- WHAT YOU HAVE TO DO -
Up to and including the line that contains "return place, along", write out each line of the material from its first line, exactly.
┄┄┄┄┄┄
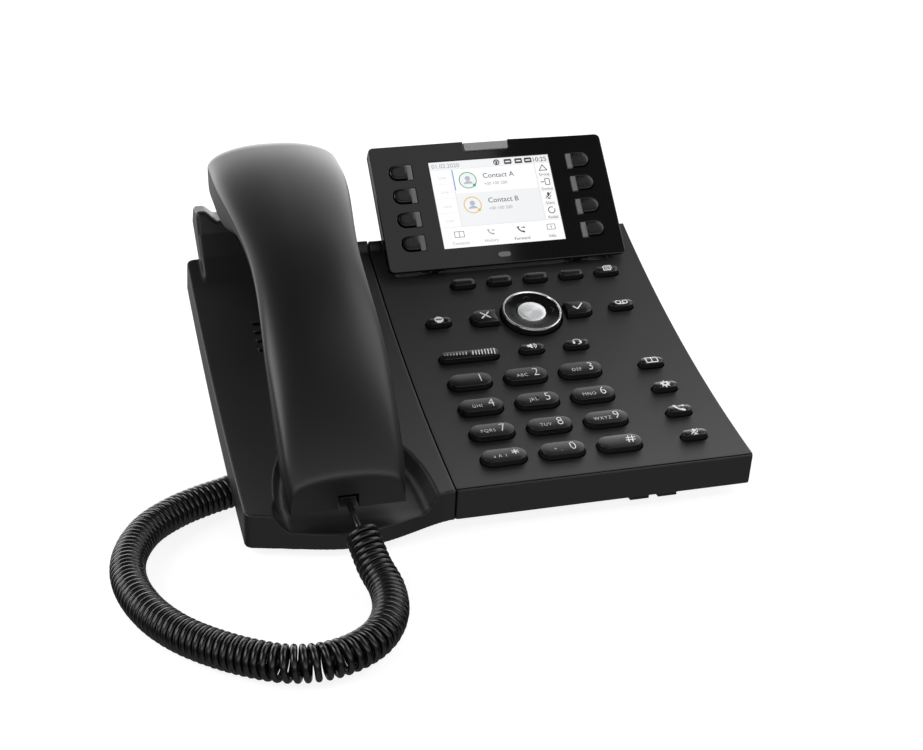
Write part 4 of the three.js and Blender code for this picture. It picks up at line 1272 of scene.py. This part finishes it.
PATH = np.array([(-5, -4), (19, 50), (69, 92), (160, 95)], float)  # the crease's, in y and z
CAP = 0.07  # the share of the path in which the ear end closes
MOUTH_Y, MOUTH_Z = -4.0, 0.4
NOTCH_HALF, NOTCH_TOP, NOTCH_BACK = 4.1, 6.0, 8.0
NOTCH_LEFT, NOTCH_RIGHT = HANDSET_X - NOTCH_HALF, HANDSET_X + NOTCH_HALF


def bezier(t):
    t = np.asarray(t, float)[:, None]
    a, b, c, d = PATH
    place = (1 - t) ** 3 * a + 3 * (1 - t) ** 2 * t * b + 3 * (1 - t) * t * t * c + t**3 * d
    along = 3 * (1 - t) ** 2 * (b - a) + 6 * (1 - t) * t * (c - b) + 3 * t * t * (d - c)
    return place, along / np.linalg.norm(along, axis=1)[:, None]


def handset_skin(side, rows, columns):
    """(points, faces) of one shell: side 1 is the outer one, above the crease, and -1 the inner."""
    fine = np.linspace(0, 1, 2001)
    lengths = distances(bezier(fine)[0])
    total = lengths[-1]
    end = 1 - CAP * (1 - np.linspace(0, 1, rows // 4)[1:]) ** 2.2
    end[-1] = 1 - 1e-5
    share = np.concatenate([np.linspace(0, 1 - CAP, rows), end])
    place, along = bezier(np.interp(share * total, lengths, fine))
    k = np.clip((1 - share) * total / 15, 0, 1)
    close = (1 - (1 - k) ** 2.1) ** (1 / 2.1)
    step = smooth_step
    wide = 22.2 + 1.4 * step(0.02, 0.12, share) - 1.5 * step(0.3, 0.5, share) + 5.9 * step(0.52, 0.86, share)
    half = close * wide
    crown = close * (7.2 - step(0.0, 0.3, share) + 2 * step(0.6, 0.9, share))
    depth = close * (16 - 4.5 * step(0.2, 0.38, share) + 7.5 * step(0.66, 0.8, share))
    angle = np.linspace(0, math.pi, columns)
    c, s = np.cos(angle), np.sin(angle)
    if side > 0:
        # The outer face is a shallow vault, which stands on low walls towards the mouth end.
        out = np.abs(c) ** 0.8
        across = half[:, None] * np.sign(c) * out
        wall = (0.12 + 0.43 * (1 - step(0.04, 0.34, share)))[:, None]
        vault = (1 - wall) * (1 - out**2.3) ** 0.62 + wall * (1 - out**16) ** 0.5
        off = crown[:, None] * vault + 0.12 * close[:, None]
    else:
        power = 3.4 - step(0.2, 0.4, share) + 2.4 * step(0.62, 0.8, share)
        across = half[:, None] * np.sign(c) * np.abs(c) ** (2 / power[:, None])
        off = np.maximum(depth[:, None] * s ** (2 / power[:, None]), 0.12 * close[:, None])
    # A lip turns inwards at the crease, so the two shells meet in a fine groove.
    lip = np.minimum(1.2, 0.5 * half)[:, None]
    across = np.hstack([across[:, :1] - lip, across, across[:, -1:] + lip])
    off = np.hstack([off[:, :1], off, off[:, -1:]]) * side
    x = HANDSET_X + across
    y = place[:, :1] - along[:, 1:] * off
    z = place[:, 1:] + along[:, :1] * off
    y = smax(y, np.full_like(y, MOUTH_Y), 1.1)
    z = smax(z, np.full_like(z, MOUTH_Z), 1.2)
    n, m = x.shape
    points = np.stack([x, y, z], -1).reshape(-1, 3)
    faces = []
    for i in range(n - 1):
        for j in range(m - 1):
            a = i * m + j
            faces.append((a, a + m, a + m + 1, a + 1)[::side])
    if side < 0:
        faces.append(tuple(range(m)))
    return points, faces


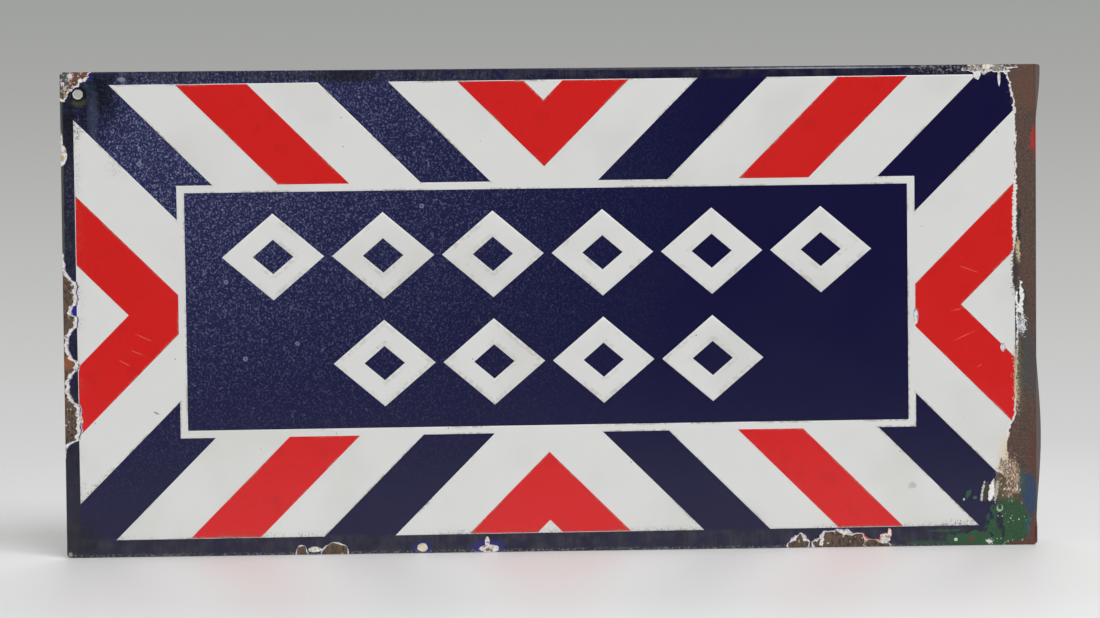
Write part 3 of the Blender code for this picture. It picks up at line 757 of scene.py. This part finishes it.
def flat_blank():
    """The developed sheet with rounded corners and a soft rim, navy in front, navy behind."""
    bm = bmesh.new()
    bmesh.ops.create_grid(bm, x_segments=1, y_segments=1, size=0.5)
    middle = ((LEFT + FLANGE_TIP) / 2, -THICKNESS / 2 + EDGE_ROUNDING, 0)
    lay_out(bm, bm.verts[:], FLANGE_TIP - LEFT, FACE_HEIGHT, middle)
    slit_bottom = FLANGE_BOTTOM - SLIT_WIDTH
    for x in (FOLD_START, RIGHT):
        cut(bm, bm.faces[:], (x, 0, 0), (1, 0, 0))
    for z in (slit_bottom, FLANGE_BOTTOM):
        cut(bm, bm.faces[:], (0, 0, z), (0, 0, 1))
    waste = []
    for face in bm.faces:
        middle = face.calc_center_median()
        in_slit = middle.x > FOLD_START and slit_bottom < middle.z < FLANGE_BOTTOM
        if in_slit or (middle.x > RIGHT and middle.z < slit_bottom):
            waste.append(face)
    bmesh.ops.delete(bm, geom=waste, context="FACES")
    bmesh.ops.dissolve_faces(bm, faces=bm.faces[:], use_verts=True)
    for radius, corners in (
            (CORNER_RADIUS, ((LEFT, BOTTOM), (RIGHT, BOTTOM), (LEFT, TOP))),
            (FLANGE_CORNER_RADIUS, ((FLANGE_TIP, FLANGE_BOTTOM), (FLANGE_TIP, TOP)))):
        chosen = [vert for vert in bm.verts
                  if any(abs(vert.co.x - x) + abs(vert.co.z - z) < 1e-5 for x, z in corners)]
        bmesh.ops.bevel(
            bm, geom=chosen, affect="VERTICES", offset_type="OFFSET", offset=radius,
            segments=6, profile=0.5, material=-1)
    extrude(bm, bm.faces[:], THICKNESS - 2 * EDGE_ROUNDING)
    bmesh.ops.recalc_face_normals(bm, faces=bm.faces[:])
    for side in (-1, 1):
        flat = [face for face in bm.faces if side * face.normal.y > 0.9]
        pillow(bm, flat, round_steps(EDGE_ROUNDING, EDGE_STEPS))
    for step in range(FOLD_STEPS + 1):
        cut(bm, bm.faces[:], (FOLD_START + FOLD_LENGTH * step / FOLD_STEPS, 0, 0), (1, 0, 0))
    for centre, half_length, _ in KNOCKS:
        for step in range(-KNOCK_STEPS, KNOCK_STEPS + 1):
            flange = [face for face in bm.faces if face.calc_center_median().x > FLANGE_START]
            cut(bm, flange, (0, 0, centre + half_length * step / KNOCK_STEPS), (0, 0, 1))
    bm.normal_update()
    for face in bm.faces:
        face.material_index = 0 if face.normal.y < -0.5 else 1 if face.normal.y > 0.5 else 2
    return new_piece("navy_sheet", bm, (NAVY, NAVY_BACK, RIM))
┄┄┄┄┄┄
- TASK RESULT -
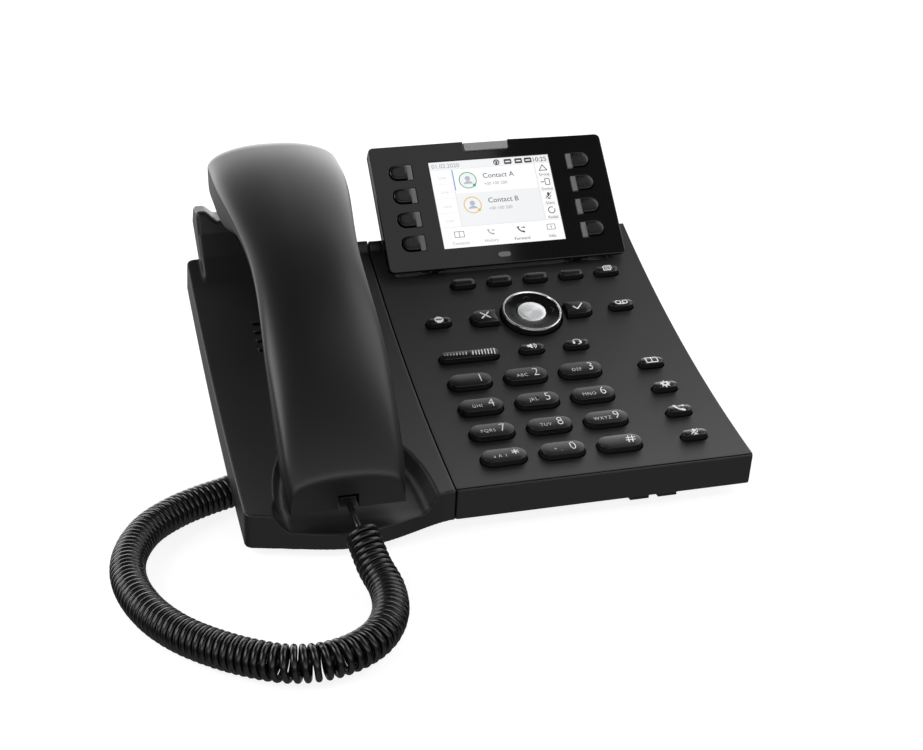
Write part 4 of the three.js and Blender code for this picture. It picks up at line 1272 of scene.py. This part finishes it.
PATH = np.array([(-5, -4), (19, 50), (69, 92), (160, 95)], float)  # the crease's, in y and z
CAP = 0.07  # the share of the path in which the ear end closes
MOUTH_Y, MOUTH_Z = -4.0, 0.4
NOTCH_HALF, NOTCH_TOP, NOTCH_BACK = 4.1, 6.0, 8.0
NOTCH_LEFT, NOTCH_RIGHT = HANDSET_X - NOTCH_HALF, HANDSET_X + NOTCH_HALF


def bezier(t):
    t = np.asarray(t, float)[:, None]
    a, b, c, d = PATH
    place = (1 - t) ** 3 * a + 3 * (1 - t) ** 2 * t * b + 3 * (1 - t) * t * t * c + t**3 * d
    along = 3 * (1 - t) ** 2 * (b - a) + 6 * (1 - t) * t * (c - b) + 3 * t * t * (d - c)
    return place, along / np.linalg.norm(along, axis=1)[:, None]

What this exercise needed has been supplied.